JEFFREY S. HOWARD
In today's dangerous world, we need a president with experience, leadership and courage. Unfortunately, you have shown us little of those traits.
Your childhood and younger years denied you the opportunity to grow up as an American man, and that is no fault of your own. Unfortunately, your lack of empathy for and experience of a traditional American upbringing has left you out of touch with those of us who grew up learning the traditions and work ethic of our predecessors You have never accepted the honor of military service, or held and survived in any sort of entry-level working position. You are bereft of many of the basic building blocks of a true American personality and worldview.
You have never experienced the icy hand of fear caressing your gut during a firefight when your very survival from second to second depends on your luck, wits, fellow troopers and the grace of God. You have never sweated out a payroll when your receivables are late.
You've missed the rewarding feeling of flogging a loaded truck all night to deliver a load 500 miles away at 7 a.m. You never shoveled cow manure for less than minimum wage to earn enough for a rattletrap car. You missed out on greasing dump trucks on the night shift, and never had the opportunity to start out cleaning restrooms and sweeping floors in a factory.
Your education was in the law, and you ignored any opportunity to absorb the lessons of history or the theories of economics. You have never experienced the law of the jungle in the private sector.

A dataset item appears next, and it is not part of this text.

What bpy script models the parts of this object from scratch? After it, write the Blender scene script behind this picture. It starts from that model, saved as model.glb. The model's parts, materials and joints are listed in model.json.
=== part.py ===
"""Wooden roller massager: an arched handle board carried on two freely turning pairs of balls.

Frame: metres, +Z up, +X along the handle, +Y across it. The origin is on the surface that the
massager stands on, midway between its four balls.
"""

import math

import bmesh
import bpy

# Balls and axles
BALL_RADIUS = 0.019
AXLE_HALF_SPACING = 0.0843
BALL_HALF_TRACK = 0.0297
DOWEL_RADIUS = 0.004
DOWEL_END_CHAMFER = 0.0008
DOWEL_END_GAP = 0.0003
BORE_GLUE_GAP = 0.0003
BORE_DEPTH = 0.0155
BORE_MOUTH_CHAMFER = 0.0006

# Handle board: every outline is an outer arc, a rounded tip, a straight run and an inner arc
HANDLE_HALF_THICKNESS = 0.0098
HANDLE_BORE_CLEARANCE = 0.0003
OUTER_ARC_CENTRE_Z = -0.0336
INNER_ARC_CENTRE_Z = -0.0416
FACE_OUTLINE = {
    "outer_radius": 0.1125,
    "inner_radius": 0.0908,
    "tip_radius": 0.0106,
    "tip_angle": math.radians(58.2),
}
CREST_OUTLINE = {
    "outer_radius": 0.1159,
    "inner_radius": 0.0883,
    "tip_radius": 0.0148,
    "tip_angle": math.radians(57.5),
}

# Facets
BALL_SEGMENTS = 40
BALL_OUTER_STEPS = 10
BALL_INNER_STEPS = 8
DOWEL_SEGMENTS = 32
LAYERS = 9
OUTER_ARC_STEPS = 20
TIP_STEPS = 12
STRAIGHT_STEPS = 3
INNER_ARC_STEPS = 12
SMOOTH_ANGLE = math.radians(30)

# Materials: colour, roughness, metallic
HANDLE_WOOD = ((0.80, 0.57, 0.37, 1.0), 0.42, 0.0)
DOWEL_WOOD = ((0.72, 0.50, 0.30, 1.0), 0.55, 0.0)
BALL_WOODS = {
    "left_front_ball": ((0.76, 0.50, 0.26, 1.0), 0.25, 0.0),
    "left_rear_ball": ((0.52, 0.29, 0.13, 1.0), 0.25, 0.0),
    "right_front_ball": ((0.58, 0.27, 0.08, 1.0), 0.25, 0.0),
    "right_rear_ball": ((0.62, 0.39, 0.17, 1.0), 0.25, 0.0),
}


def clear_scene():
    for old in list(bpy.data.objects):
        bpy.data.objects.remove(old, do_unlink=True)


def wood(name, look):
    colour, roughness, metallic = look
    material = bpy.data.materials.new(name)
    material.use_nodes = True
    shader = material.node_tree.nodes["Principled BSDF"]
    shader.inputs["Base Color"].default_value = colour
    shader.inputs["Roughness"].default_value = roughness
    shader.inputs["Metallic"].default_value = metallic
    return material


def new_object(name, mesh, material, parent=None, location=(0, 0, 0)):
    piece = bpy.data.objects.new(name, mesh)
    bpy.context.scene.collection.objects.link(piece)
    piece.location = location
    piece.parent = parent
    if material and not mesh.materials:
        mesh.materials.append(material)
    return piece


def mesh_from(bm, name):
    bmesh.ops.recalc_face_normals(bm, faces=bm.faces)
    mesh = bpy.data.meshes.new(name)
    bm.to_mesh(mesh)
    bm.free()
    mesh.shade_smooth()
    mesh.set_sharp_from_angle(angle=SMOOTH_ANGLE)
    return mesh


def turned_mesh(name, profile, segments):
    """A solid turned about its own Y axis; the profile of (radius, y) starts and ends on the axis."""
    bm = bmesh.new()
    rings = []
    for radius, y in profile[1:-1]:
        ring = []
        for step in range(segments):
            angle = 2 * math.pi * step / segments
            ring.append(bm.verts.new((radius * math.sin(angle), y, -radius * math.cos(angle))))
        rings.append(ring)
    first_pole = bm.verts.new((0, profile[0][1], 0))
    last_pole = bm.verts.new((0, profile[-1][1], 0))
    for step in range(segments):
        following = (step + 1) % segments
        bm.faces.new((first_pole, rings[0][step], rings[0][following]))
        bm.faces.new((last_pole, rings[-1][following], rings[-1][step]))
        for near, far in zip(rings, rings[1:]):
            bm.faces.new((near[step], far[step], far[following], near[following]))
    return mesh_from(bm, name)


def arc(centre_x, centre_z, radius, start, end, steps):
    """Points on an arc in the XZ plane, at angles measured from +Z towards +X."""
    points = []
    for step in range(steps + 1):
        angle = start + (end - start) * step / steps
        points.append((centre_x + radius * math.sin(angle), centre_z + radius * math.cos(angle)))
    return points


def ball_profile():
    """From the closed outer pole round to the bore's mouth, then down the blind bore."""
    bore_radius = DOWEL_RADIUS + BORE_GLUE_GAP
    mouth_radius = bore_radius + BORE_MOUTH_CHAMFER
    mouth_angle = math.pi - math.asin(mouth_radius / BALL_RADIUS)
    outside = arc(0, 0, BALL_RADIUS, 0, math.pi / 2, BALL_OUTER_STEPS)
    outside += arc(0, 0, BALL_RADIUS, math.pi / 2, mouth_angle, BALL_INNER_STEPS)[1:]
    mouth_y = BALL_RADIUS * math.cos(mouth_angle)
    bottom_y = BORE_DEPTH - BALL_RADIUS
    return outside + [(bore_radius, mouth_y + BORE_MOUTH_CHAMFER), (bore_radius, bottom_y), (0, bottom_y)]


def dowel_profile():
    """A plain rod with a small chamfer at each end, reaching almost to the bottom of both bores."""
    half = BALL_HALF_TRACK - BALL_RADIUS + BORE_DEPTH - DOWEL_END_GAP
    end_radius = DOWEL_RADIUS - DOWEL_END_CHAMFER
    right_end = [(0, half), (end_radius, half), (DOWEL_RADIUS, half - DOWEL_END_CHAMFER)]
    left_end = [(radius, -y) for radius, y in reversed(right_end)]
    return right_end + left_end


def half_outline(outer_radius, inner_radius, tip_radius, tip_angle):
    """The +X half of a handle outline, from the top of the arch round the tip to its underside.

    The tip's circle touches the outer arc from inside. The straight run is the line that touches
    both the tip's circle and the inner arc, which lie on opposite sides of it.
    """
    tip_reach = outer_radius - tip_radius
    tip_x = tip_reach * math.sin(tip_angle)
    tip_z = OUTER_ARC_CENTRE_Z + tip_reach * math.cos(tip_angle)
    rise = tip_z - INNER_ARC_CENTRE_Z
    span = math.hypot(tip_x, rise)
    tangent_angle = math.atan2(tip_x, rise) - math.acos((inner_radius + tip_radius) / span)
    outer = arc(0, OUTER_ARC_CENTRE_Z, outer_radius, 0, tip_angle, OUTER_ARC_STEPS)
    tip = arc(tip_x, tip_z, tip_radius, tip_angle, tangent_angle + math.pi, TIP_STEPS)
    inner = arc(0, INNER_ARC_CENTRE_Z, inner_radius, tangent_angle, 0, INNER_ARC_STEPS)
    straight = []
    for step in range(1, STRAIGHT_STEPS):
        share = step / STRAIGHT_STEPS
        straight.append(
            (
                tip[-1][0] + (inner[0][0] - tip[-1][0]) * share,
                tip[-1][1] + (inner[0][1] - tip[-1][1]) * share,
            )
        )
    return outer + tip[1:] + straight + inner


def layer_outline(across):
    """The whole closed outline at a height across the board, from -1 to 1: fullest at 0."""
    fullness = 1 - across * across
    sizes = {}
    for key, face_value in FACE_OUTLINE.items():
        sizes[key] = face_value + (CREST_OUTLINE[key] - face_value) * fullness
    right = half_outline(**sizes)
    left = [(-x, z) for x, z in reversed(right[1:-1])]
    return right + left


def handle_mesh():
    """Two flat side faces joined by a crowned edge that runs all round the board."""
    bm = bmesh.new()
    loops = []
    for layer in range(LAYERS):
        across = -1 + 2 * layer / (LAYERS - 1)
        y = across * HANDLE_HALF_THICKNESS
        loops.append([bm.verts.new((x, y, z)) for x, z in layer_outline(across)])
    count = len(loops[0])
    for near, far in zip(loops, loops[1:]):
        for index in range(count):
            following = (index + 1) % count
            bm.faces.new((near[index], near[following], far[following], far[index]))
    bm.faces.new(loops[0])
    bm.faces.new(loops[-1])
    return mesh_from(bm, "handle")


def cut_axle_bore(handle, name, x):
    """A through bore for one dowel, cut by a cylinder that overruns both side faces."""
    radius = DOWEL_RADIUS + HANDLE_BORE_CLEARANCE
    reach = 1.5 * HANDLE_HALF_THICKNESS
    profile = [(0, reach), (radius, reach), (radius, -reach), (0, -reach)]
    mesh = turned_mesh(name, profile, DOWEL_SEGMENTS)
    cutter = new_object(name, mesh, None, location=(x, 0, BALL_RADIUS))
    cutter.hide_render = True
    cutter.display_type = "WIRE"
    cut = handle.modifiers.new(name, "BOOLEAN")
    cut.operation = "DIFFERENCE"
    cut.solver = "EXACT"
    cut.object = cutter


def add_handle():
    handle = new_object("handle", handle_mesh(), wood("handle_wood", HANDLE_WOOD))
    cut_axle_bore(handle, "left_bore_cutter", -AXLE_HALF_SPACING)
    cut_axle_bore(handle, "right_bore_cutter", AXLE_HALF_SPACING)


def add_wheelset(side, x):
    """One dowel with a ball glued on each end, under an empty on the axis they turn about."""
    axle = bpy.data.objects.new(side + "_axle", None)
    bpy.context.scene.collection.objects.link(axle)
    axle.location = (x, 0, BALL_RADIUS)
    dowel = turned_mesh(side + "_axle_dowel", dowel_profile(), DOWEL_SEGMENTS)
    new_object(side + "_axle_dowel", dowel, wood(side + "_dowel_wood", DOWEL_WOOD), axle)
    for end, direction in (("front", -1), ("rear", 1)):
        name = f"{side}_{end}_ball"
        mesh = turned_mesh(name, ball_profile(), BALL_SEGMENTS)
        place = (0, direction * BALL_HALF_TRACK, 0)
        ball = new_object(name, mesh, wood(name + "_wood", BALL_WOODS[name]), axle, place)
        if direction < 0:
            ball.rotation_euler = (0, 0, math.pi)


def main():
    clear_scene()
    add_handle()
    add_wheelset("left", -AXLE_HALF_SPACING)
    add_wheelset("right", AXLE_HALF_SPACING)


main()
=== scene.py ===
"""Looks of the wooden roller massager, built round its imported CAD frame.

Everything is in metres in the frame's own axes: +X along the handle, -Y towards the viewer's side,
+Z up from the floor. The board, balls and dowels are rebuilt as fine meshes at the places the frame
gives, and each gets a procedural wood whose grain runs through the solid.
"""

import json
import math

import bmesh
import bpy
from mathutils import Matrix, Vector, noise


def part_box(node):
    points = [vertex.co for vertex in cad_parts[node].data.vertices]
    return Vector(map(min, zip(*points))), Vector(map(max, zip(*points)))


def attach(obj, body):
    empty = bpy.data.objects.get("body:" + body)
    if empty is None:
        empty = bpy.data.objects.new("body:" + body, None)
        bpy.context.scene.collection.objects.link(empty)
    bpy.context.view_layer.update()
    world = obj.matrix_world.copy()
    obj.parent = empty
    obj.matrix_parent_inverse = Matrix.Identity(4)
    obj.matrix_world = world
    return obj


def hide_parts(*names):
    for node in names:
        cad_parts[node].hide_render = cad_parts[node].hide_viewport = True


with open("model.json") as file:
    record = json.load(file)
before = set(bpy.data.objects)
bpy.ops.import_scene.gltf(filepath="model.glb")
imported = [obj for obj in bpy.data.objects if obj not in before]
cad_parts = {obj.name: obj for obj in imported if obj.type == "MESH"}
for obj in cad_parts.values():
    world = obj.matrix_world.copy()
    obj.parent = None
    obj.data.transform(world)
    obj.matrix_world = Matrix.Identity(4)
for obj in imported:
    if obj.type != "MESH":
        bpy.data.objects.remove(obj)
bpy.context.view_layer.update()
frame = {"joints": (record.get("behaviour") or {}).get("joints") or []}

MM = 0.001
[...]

While you play golf and basketball and surround yourself with "the swells" enjoying concerts in the People's House, those of us in the general public dine on Spam and Costco burgers. I can't put my wife on a 747 and send her to Spain so she can be ready to spend 10 days on Martha's Vineyard when she gets back. She works seven days a week and so do I — spreading four full- and part-time jobs between us to make ends meet.
I watch in pain while my business venture slides into oblivion and my small IRA erodes as your economic policies push the nation into a double-dip recession. This economy is locking up again, and you cannot blame former President Bush. The great construction jobs I created are ending while you pour trillions in borrowed money into the public sector to buy votes. I blame you personally for appointing the ship of fools you have as Cabinet officials and advisers.

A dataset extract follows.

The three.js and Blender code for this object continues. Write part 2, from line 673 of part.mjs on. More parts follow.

You are repeating the gross mistakes of Japan in the '90s and the Roosevelt administration in the '30s — both of which failed and lengthened severe economic problems for a decade or more. You are intentionally smothering our private sector with regulations, taxes and mandates at the same time you squander the wages and futures of our children and grandkids.
I deplore your continued efforts to divide the greatest nation of immigrants in the world along race and class lines. Pandering to various groups and attempting to set them against other Americans is demagoguery at its worst. I sincerely hope such actions end up damaging you in the end and not our country.
You will leave office with a big pension, Secret Service protection and gold-plated health care for life. I may well end up with 40 years of hard work down the drain, living in a mobile home in the backwoods.
I do not resent you for your good fortune — you worked hard to become president and won the election fair and square. I do, however, despise your policies and the damage they are visiting on our nation, its economy and our future. I have dedicated my remaining years to fighting you and your policies and protecting our children's futures.
I may well end up destroyed financially from the results of your misguided and dangerous actions — but you will never break me psychologically or crush my spirit. I am a Marine, I have a wonderful wife and family, and last but not least, I live in the greatest nation in the world. I shall work to my last breath to keep it that way, and you, sir, shall fail to destroy that dream.
• Howard, a Marine Corps veteran, University of Washington graduate and heavy-equipment supervisor for two decades, is now a developer with projects in Washington and Oregon.